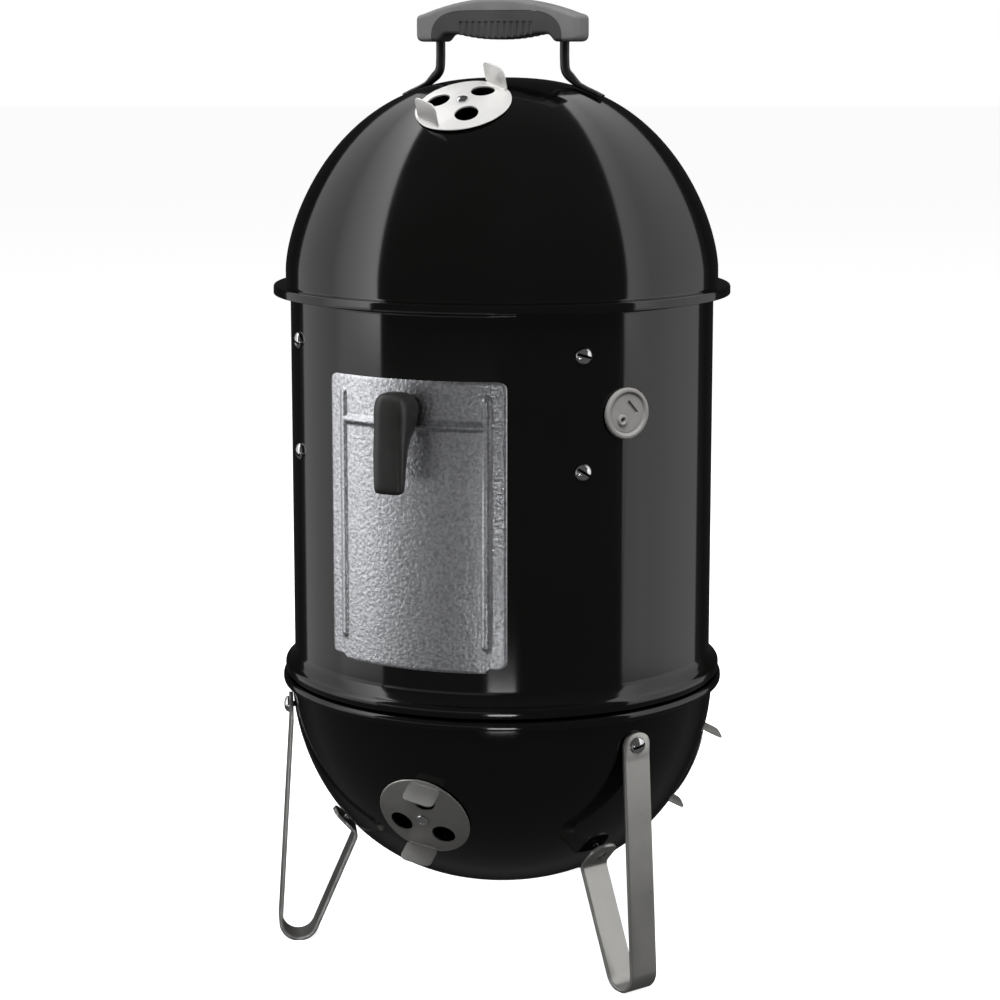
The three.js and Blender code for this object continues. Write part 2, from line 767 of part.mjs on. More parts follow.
// Bowl: a deep dish whose rolled rim carries the centre section, with three vents between the legs.
function addBowl() {
  const { radius, rimLineZ, beadRadius, beadTopZ } = bowl;
  const inner = radius - SHEET;
  const roll = 3.2;
  const profile = [
    ...domeProfile(bowl, 0, rimLineZ, -1).reverse(),
    [beadRadius - roll, beadTopZ - 2 * roll],
    [beadRadius - 0.9, beadTopZ - 1.7 * roll],
    [beadRadius, beadTopZ - roll],
    [beadRadius - 0.9, beadTopZ - 0.3 * roll],
    [beadRadius - roll, beadTopZ],
    [radius + 0.6, beadTopZ - 0.6],
    [inner + 0.4, beadTopZ - 3],
    ...domeProfile(bowl, SHEET, rimLineZ, -1),
  ];
  let shell = solidOf(lathe(profile, SHELL_SIDES));
  for (const [side, azimuth] of Object.entries(bowlDamper.azimuths)) {
    const place = bowlSeat(azimuth, bowlDamper.r, bowlDamper.spins[side]);
    shell = cutVent(shell, place);
    addDamper(`bowl_damper_${side}`, place);
  }
  const boltHole = post(screw.shankRadius + GAP, -12, 12, 8);
  const boltHoles = Object.values(leg.azimuths).flatMap((azimuth) => [
    solidOf(boltHole, wallSeat(azimuth, radius, leg.upperBoltZ)),
    solidOf(boltHole, bowlSeat(azimuth, leg.lowerBoltRadius)),
  ]);
  addPiece("bowl_shell", geometryOf(shell.subtract(Manifold.union(boltHoles))), "enamel");
}

// Centre line of a leg: down the outside, round the foot, back up under the bowl and flat against it.
function legLine() {
  const half = leg.thickness / 2;
  const lean = domeLean(bowl, leg.lowerBoltRadius);
  const along = [Math.cos(lean), Math.sin(lean)];
  const offset = half + 1;
  const boltZ = bowl.rimLineZ - domeRise(bowl, leg.lowerBoltRadius);
  const tabMiddle = [leg.lowerBoltRadius + offset * along[1], boltZ - offset * along[0]];
  const tab = (s) => [tabMiddle[0] + s * along[0], tabMiddle[1] + s * along[1]];
  const bendRadius = leg.footBend - half;
  const footX = leg.footRadius - leg.footBend;
  const footZ = leg.footBend - 0.6;
  return [
    [leg.topRadius - half, leg.topZ],
    [leg.topRadius - half, leg.kneeZ],
    ...arcPoints(footX, footZ, bendRadius, 0.06, -Math.PI * 0.86, 9),
    tab(-leg.tabReach - 1.5),
    tab(leg.tabReach),
  ];
}

// Legs: one bent strap each, bolted twice to the bowl.
function addLegs() {
  const blank = solidOf(bentStrip(legLine(), leg.thickness, leg.width));
  const belowFloor = new THREE.BoxGeometry(100, 100, 20).translate(0, -leg.footRadius, -10);
  const upperSeat = (azimuth) => wallSeat(azimuth, leg.topRadius + GAP, leg.upperBoltZ);
  const under = leg.thickness + 1 + GAP;
  const lowerSeat = (azimuth) =>
    bowlSeat(azimuth, leg.lowerBoltRadius).multiply(new THREE.Matrix4().makeTranslation(0, 0, under));
  const boltHole = post(screw.shankRadius + GAP, -12, 12, 8);
  const cuts = Manifold.union([
    solidOf(belowFloor),
    solidOf(boltHole, upperSeat(0)),
    solidOf(boltHole, lowerSeat(0)),
  ]);
  const geometry = geometryOf(blank.subtract(cuts));
  const upperGrip = leg.topRadius - bowl.radius + SHEET + 4.5;
  const lowerGrip = under + SHEET + 2;
  for (const [side, azimuth] of Object.entries(leg.azimuths)) {
    addPiece(`leg_${side}`, geometry, "aluminium", new THREE.Matrix4().makeRotationZ(azimuth));
    const bolts = { upper: [upperSeat(azimuth), upperGrip], lower: [lowerSeat(azimuth), lowerGrip] };
    for (const [level, [place, depth]] of Object.entries(bolts)) {
      const nutPlace = place.clone().multiply(new THREE.Matrix4().makeTranslation(0, 0, -depth));
      addPiece(`leg_${side}_screw_${level}`, roundHeadScrew(depth + nut.height + 1), "plated", place);
      addPiece(`leg_${side}_nut_${level}`, hexNut(), "plated", nutPlace);
    }
  }
}

// The fire: a wire grate that rests in the bowl and a perforated ring that holds the charcoal on it.
function addFireParts() {
  const wireRadius = 2.6;
  const grateRadius = 132;
  const grateZ = 118;
  const ringZ = grateZ + wireRadius + GAP;
  addPiece("charcoal_grate", wireGrate(grateRadius, wireRadius, 31).translate(0, 0, grateZ), "steel");
  const { radius, thickness, height } = ring;
  const wall = ringLathe(
    [
      [radius - thickness, ringZ],
      [radius, ringZ],
      [radius, ringZ + height],
      [radius - thickness, ringZ + height],
    ],
    24,
  );
  const holesRound = 10;
  const rows = [0.3, 0.7];
  const holes = [];
  rows.forEach((share, row) => {
    for (let i = 0; i < holesRound; i++) {
      const azimuth = ((i + row / 2) * 2 * Math.PI) / holesRound;
      holes.push(solidOf(post(11, 100, 150, 6), wallSeat(azimuth, 0, ringZ + share * height)));
    }
  });
  addPiece("charcoal_ring", geometryOf(solidOf(wall).subtract(Manifold.union(holes))), "steel");
}

addBowl();
addLegs();
addFireParts();
addCentre();
addGrateStraps();
addGrommet();
addDoor();
addDoorHandle();
addCookingGrates();
addLid();
addLidHandle();

// The origin is under the middle of the whole smoker's box, door handle included.
const box = new THREE.Box3().setFromObject(smoker, true);
const middle = box.getCenter(new THREE.Vector3());
smoker.children.forEach((piece) => piece.position.sub(new THREE.Vector3(middle.x, middle.y, 0)));

export default smoker;
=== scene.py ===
import json
import math
import bpy
import bmesh
from mathutils import Matrix, Vector, noise


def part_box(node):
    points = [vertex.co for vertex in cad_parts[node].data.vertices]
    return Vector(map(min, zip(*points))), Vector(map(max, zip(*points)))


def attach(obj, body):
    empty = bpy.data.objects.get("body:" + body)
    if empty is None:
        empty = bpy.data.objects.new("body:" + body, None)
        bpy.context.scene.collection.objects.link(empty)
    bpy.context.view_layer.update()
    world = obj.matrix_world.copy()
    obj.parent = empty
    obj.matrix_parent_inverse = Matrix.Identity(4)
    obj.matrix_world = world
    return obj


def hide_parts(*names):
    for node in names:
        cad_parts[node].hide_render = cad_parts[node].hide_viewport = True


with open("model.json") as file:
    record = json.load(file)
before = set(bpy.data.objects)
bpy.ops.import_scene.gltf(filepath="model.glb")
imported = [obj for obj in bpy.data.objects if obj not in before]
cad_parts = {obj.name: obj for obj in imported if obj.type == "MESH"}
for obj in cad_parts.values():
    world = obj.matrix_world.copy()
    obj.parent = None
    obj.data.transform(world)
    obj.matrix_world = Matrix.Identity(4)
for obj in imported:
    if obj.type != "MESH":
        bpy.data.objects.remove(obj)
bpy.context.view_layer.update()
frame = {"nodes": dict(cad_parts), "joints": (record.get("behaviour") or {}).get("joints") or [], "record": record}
scene = bpy.context.scene
mm = 0.001
third = 2 * math.pi / 3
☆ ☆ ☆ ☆
* Task requirements *
Starting at the line that holds "door handle included.", copy each line exactly and stop after the line that holds "imported = [obj".

* Correct output *
// The origin is under the middle of the whole smoker's box, door handle included.
const box = new THREE.Box3().setFromObject(smoker, true);
const middle = box.getCenter(new THREE.Vector3());
smoker.children.forEach((piece) => piece.position.sub(new THREE.Vector3(middle.x, middle.y, 0)));

export default smoker;
=== scene.py ===
import json
import math
import bpy
import bmesh
from mathutils import Matrix, Vector, noise


def part_box(node):
    points = [vertex.co for vertex in cad_parts[node].data.vertices]
    return Vector(map(min, zip(*points))), Vector(map(max, zip(*points)))


def attach(obj, body):
    empty = bpy.data.objects.get("body:" + body)
    if empty is None:
        empty = bpy.data.objects.new("body:" + body, None)
        bpy.context.scene.collection.objects.link(empty)
    bpy.context.view_layer.update()
    world = obj.matrix_world.copy()
    obj.parent = empty
    obj.matrix_parent_inverse = Matrix.Identity(4)
    obj.matrix_world = world
    return obj


def hide_parts(*names):
    for node in names:
        cad_parts[node].hide_render = cad_parts[node].hide_viewport = True


with open("model.json") as file:
    record = json.load(file)
before = set(bpy.data.objects)
bpy.ops.import_scene.gltf(filepath="model.glb")
imported = [obj for obj in bpy.data.objects if obj not in before]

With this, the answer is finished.